In a February memo, the auditor cited a laundry list of concerns surrounding the pension system’s bookkeeping.

Problems with the city’s CAFR, including the integrity of its pension numbers, has left the city without three years of audits and without access to public finance markets.

— SCOTT LEWIS

Of Charged Environments and Impacts

City Attorney Mike Aguirre was perhaps the most vocal opponent of Chargers stadium deals before he was elected last year. Now, with the Chargers recharging their public push for a stadium ahead of the November 2006 election, Aguirre and Chargers officials are back at it.

In recent days, the Chargers have fired off two documents entitled “In the Continuing Case of Accuracy v. Aguirre” attempting to debunk some of the fire-bellied attorney’s public statements.

But from within the public clashes is emerging what could be a key struggle to get a stadium proposal on the ballot in time for the 2006 general election.

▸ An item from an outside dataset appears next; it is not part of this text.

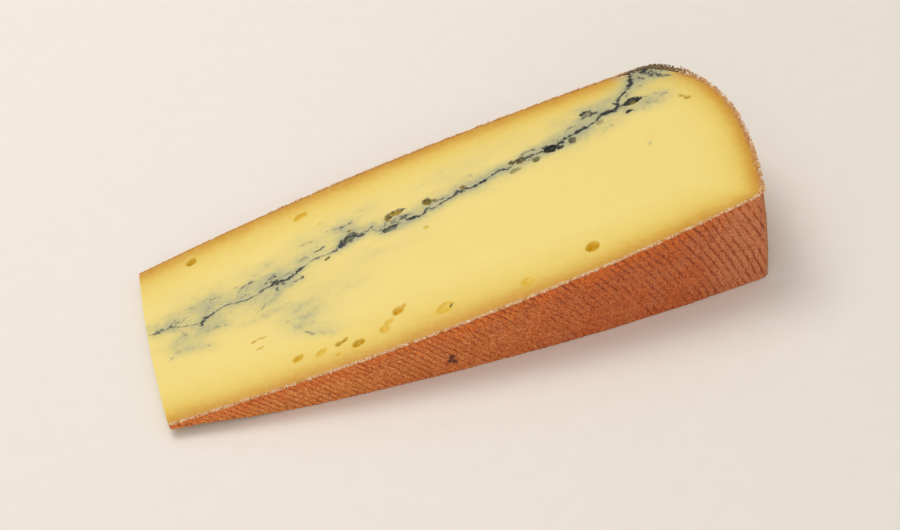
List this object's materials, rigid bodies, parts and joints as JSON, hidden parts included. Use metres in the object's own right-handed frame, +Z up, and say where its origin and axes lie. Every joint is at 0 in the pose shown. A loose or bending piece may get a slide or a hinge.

The Chargers say there is no way the council could vote to put the proposal on the ballot. Therefore, they say, they must have a development partner secured within the next two months in order to meet a February deadline for filing a ballot statement.

However, city officials, including Aguirre, believe the City Council may be able to vote directly to put the item on the ballot. That would move the deadline back to August.

The Chargers say that’s impossible, citing case law that says that a full environmental impact analysis must be completed prior to a City Council placing a development proposal on the ballot. Officials say it’s impossible to complete such an analysis in time for the 2006 election.

Aguirre and Councilman Scott Peters appeared skeptical of this interpretation during a Wednesday hearing — signaling that they believe the environmental impact report might not be necessary for the council to put the proposal on the ballot.

Under the Chargers’ scenario, they would need to secure a development partner by January; under the city’s, they would have until June.